While the Canada lynx is listed as threatened south of the border, it is not considered at risk in Canada. Nevertheless, because they have a secretive nature and are uncommon in Waterton, lynx are rarely seen here.
Like the lynx, bobcats are uncommon and not often seen in Waterton. They tend to prefer open woods, thickets, coulees and areas with low snowfall. This means they are more often found in the eastern parts of the park. While bobcats hunt similar prey, they are tawnier in colour, slightly smaller in size, and have smaller feet and ear tufts than lynx.
Wolves are rare in Waterton. Although they depend mainly on large animals like deer, elk, moose and sheep for food, they also prey on a wide variety of smaller animals.
Like many predators, wolves were extirpated from southern Alberta and northern Montana in the early 1900's. Since then, their populations have modestly expanded several times, only to be reduced by intensive campaigns to exterminate them.
In the 1970's and 1980's sightings increased regionally. The first wolf pack known to den in Montana in more than 50 years raised a litter of pups in Glacier National Park in 1986. These wolves had moved south into Montana from British Columbia. In 1993, the first documented den in southwestern Alberta since the 1950's was found in Waterton near the Belly River. Wolf recovery regionally resulted in the establishment of several wolf packs in southern Alberta at that time. Since then, wolf numbers have continued to fluctuate. The key to recovery of wolves in this area is their protection in the Flathead Valley in Montana and British Columbia (the source area for most wolves in southern Alberta), as well as a shift in negative attitudes toward wolves.

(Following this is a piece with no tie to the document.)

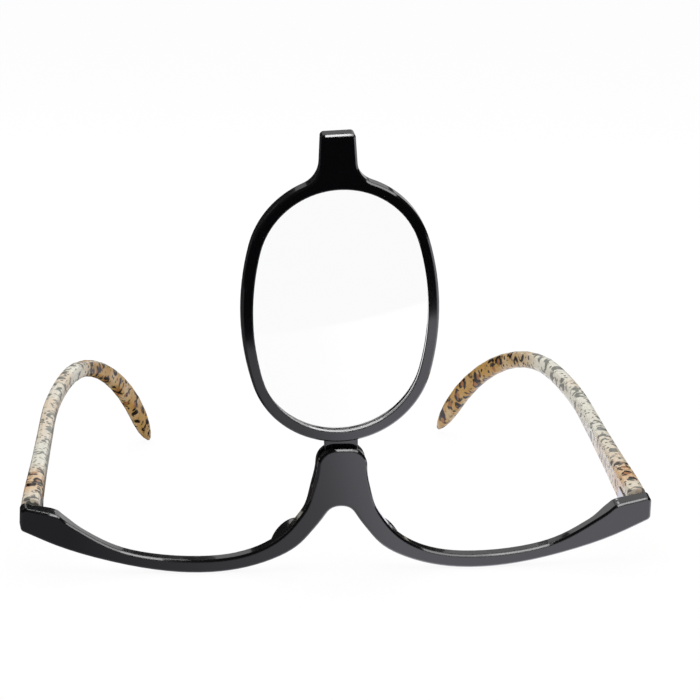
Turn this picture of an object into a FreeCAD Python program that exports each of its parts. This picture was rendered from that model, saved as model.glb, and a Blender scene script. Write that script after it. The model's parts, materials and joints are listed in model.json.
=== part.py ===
# Reading glasses with one lens that swings from eye to eye, in millimetres and degrees.
# The pieces are drawn in the front's own frame: x to the viewer's right, y back towards
# the face, z up the front. At the end the whole object is leaned until it stands on the
# lowest points of its half rims and its left temple tip, as it does on a table.
import FreeCAD, Part
import math
import os
from FreeCAD import Matrix, Placement, Rotation, Vector

os.makedirs("parts", exist_ok=True)

# Front
front_width = 140.0
front_depth = 3.6
front_bow = 3.5
front_edge_bevel = 0.45
end_corner_round = 1.1
bridge_top_height = 29.0
bridge_top_round = 4.0
bridge_depth = 5.6
bridge_rear_bevel = 0.9
bridge_blend_length = 3.0
end_plane_depth = 7.6
end_blend = 4.6
cut_overrun = 2.0

# Outline of the front. Each pair is a share of half the front's width and a share of the
# bridge's top height above the lowest point of the half rims.
inner_edge_shares = [
    (0.092, 0.667), (0.110, 0.528), (0.132, 0.440), (0.167, 0.332), (0.233, 0.211),
    (0.314, 0.137), (0.446, 0.104), (0.571, 0.122), (0.693, 0.186), (0.820, 0.348),
    (0.870, 0.431), (0.914, 0.479)]
lower_edge_shares = [
    (1.000, 0.333), (0.900, 0.226), (0.729, 0.096), (0.447, 0.000), (0.314, 0.030),
    (0.211, 0.106), (0.127, 0.228), (0.089, 0.333), (0.053, 0.450), (0.000, 0.534)]
end_top_share = 0.521
bridge_top_half_share = 0.078
bridge_side_share = 0.0855

# Nose pads, moulded with the front
pad_centre_shares = (0.163, 0.250)
pad_half_thickness = 1.2
pad_half_reach = 3.0
pad_half_length = 5.0
pad_centre_back = 4.2
pad_slope_angle = 42.0
pad_toe_out_angle = 6.0

# Pivot of the lens rim, in a slot through the top of the bridge
pivot_below_top = 4.5
slot_front_wall = 1.8
slot_below_pivot = 4.9
washer_thickness = 0.2
washer_radius = 2.8
pivot_play = 0.05
pivot_screw_radius = 0.8
pivot_head_radius = 1.6
pivot_head_height = 0.9
pivot_head_seat = 1.0
insert_radius = 1.5
insert_length = 1.2
driver_slot_width = 0.35
driver_slot_depth = 0.4

# Lens rim: an oval of four arcs, a finger tab above and the pivot tongue below
rim_height = 60.8
rim_width = 43.1
rim_end_radius = 20.2
rim_band = 2.4
rim_depth = 3.6
rim_edge_bevel = 0.45
rim_swing_gap = 0.33
rim_lean_angle = 2.8
tab_reach = 10.1
tab_width = 7.4
tab_root_width = 8.6
tab_fillet = 5.5
tab_corner_round = 0.9
tongue_width = 7.3
tongue_thickness = 1.5
tongue_flare = 0.8

# Lens: a thin meniscus with a rib round its edge that sits in the rim's groove
lens_front_radius = 150.0
lens_rear_radius = 1000.0
lens_edge_thickness = 1.2
lens_rib_width = 1.1
lens_rib_reach = 0.7
lens_fit = 0.05

# Temples
temple_gap = 0.2
temple_inset = 0.4
temple_thickness = 4.1
temple_height = 8.1
temple_top_drop = 0.15
temple_straight = 84.0
temple_slope_angle = 0.9
temple_bend_radius = 54.0
temple_bend_angle = 58.0
temple_tip_length = 9.0
temple_curl_start = 59.0
temple_curl = 20.3
temple_corner_share = 0.34
left_rest_fold_angle = 8.55
right_rest_fold_angle = 1.0
core_width = 0.8
core_height = 0.8
core_tip_margin = 9.0
core_fit = 0.05

# Sections of a temple: share of its length, of its full height and of its full thickness
temple_section_shares = [
    (0.000, 1.00, 1.00), (0.060, 0.93, 1.00), (0.120, 0.82, 0.95), (0.200, 0.71, 0.86),
    (0.300, 0.60, 0.81), (0.450, 0.51, 0.77), (0.580, 0.47, 0.74), (0.660, 0.47, 0.72),
    (0.740, 0.48, 0.71), (0.820, 0.51, 0.69), (0.900, 0.54, 0.67), (0.945, 0.52, 0.62),
    (0.972, 0.43, 0.50), (0.990, 0.28, 0.36), (1.000, 0.13, 0.20)]
temple_bend_steps = 10
temple_curl_steps = 5

# Hinges: two knuckles on the front, one between them on the temple
knuckle_radius = 1.1
knuckle_height = 1.15
knuckle_gap = 0.05
knuckle_clearance = 0.15
hinge_drop = 0.86
leaf_thickness = 0.8
leaf_sink = 0.5
front_leaf_length = 3.4
temple_leaf_length = 8.4
pocket_clearance = 0.15
relief_depth = 0.2
hinge_screw_radius = 0.5
hinge_screw_play = 0.03
hinge_head_radius = 0.85
hinge_head_height = 0.4
leaf_screw_radius = 0.6
leaf_screw_length = 2.2
front_screw_spread = 1.9
front_screw_margin = 1.05
temple_screw_spread = 3.4
temple_screw_margin = 1.6
temple_screw_drop = 0.5

# Lengths that follow from the sizes above
front_half = front_width / 2
bow_radius = (front_half ** 2 + front_bow ** 2) / (2 * front_bow)
pivot_height = bridge_top_height - pivot_below_top
slot_width = tongue_thickness + 2 * washer_thickness + 2 * pivot_play
slot_back = slot_front_wall + slot_width
tongue_front = slot_front_wall + washer_thickness + pivot_play
rim_bottom = pivot_height + front_half * bridge_side_share + rim_swing_gap
rim_middle = rim_bottom + rim_height / 2
rim_top = rim_bottom + rim_height
tab_top = rim_top + tab_reach
pivot_bore = pivot_screw_radius + pivot_play
inner_face = front_half - temple_inset - temple_thickness
hinge_offset = knuckle_radius - leaf_sink
hinge_x = inner_face - hinge_offset
hinge_y = end_plane_depth + hinge_offset
stack_height = 3 * knuckle_height + 2 * knuckle_gap
leaf_room = knuckle_radius + knuckle_clearance
temple_front = end_plane_depth + temple_gap
temple_x = inner_face + temple_thickness / 2
temple_z = bridge_top_height * end_top_share + temple_top_drop - temple_height / 2
hinge_z = temple_z - hinge_drop
UP = Vector(0, 0, 1)
BACK = Vector(0, 1, 0)
RIGHT = Vector(1, 0, 0)
ORIGIN = Vector(0, 0, 0)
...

Alberta's Wolf Management Plan calls for a population of 50 wolves to be maintained in southwestern Alberta. This plan is consistent with Parks Canada's interest in maintaining wolf populations as part of healthy regional ecosystems . Livestock and wolves can live together as long as there is good livestock management, fair monetary compensation for lost livestock, and if offending wolves are quickly identified and destroyed. Most wolves now seen in Waterton are just passing through, as they range over much larger territories that include only a small portion of the park.
The protection of wolves in national parks alone will not ensure their future survival. Wolves wander extensively to find food and shelter. For example, one of Glacier National Park's radio collared wolves travelled north, almost to the Yukon, in one winter! For wolves to survive, they need room to roam, as well as our understanding and tolerance.
If you see a large member of the canid family in the park, chances are it's a coyote. While their nocturnal serenades are sometimes heard in the park's aspen forests and prairies, coyotes have also been seen on mountaintops. They are far more common here than wolves.
The coyote is medium-size, with a slender muzzle, large pointed ears and a bushy tail held upwards when excited, and downwards while running. The family pack is the basic social unit. The litter, usually five to seven, is born in May. Both parents help raise the young. Mated pairs usually stay together for several years.
Coyotes are scavengers and active predators of small rodents, birds and sometimes deer. They are often seen patrolling near roads in search of animals killed by vehicles.
Coyotes are known for their teamwork while hunting. In winter, they have been seen chasing deer out onto frozen lakes, keeping them trapped on the slippery surface until they weaken or die. In turn, coyotes must be alert for larger predators such as cougar, wolves and bears.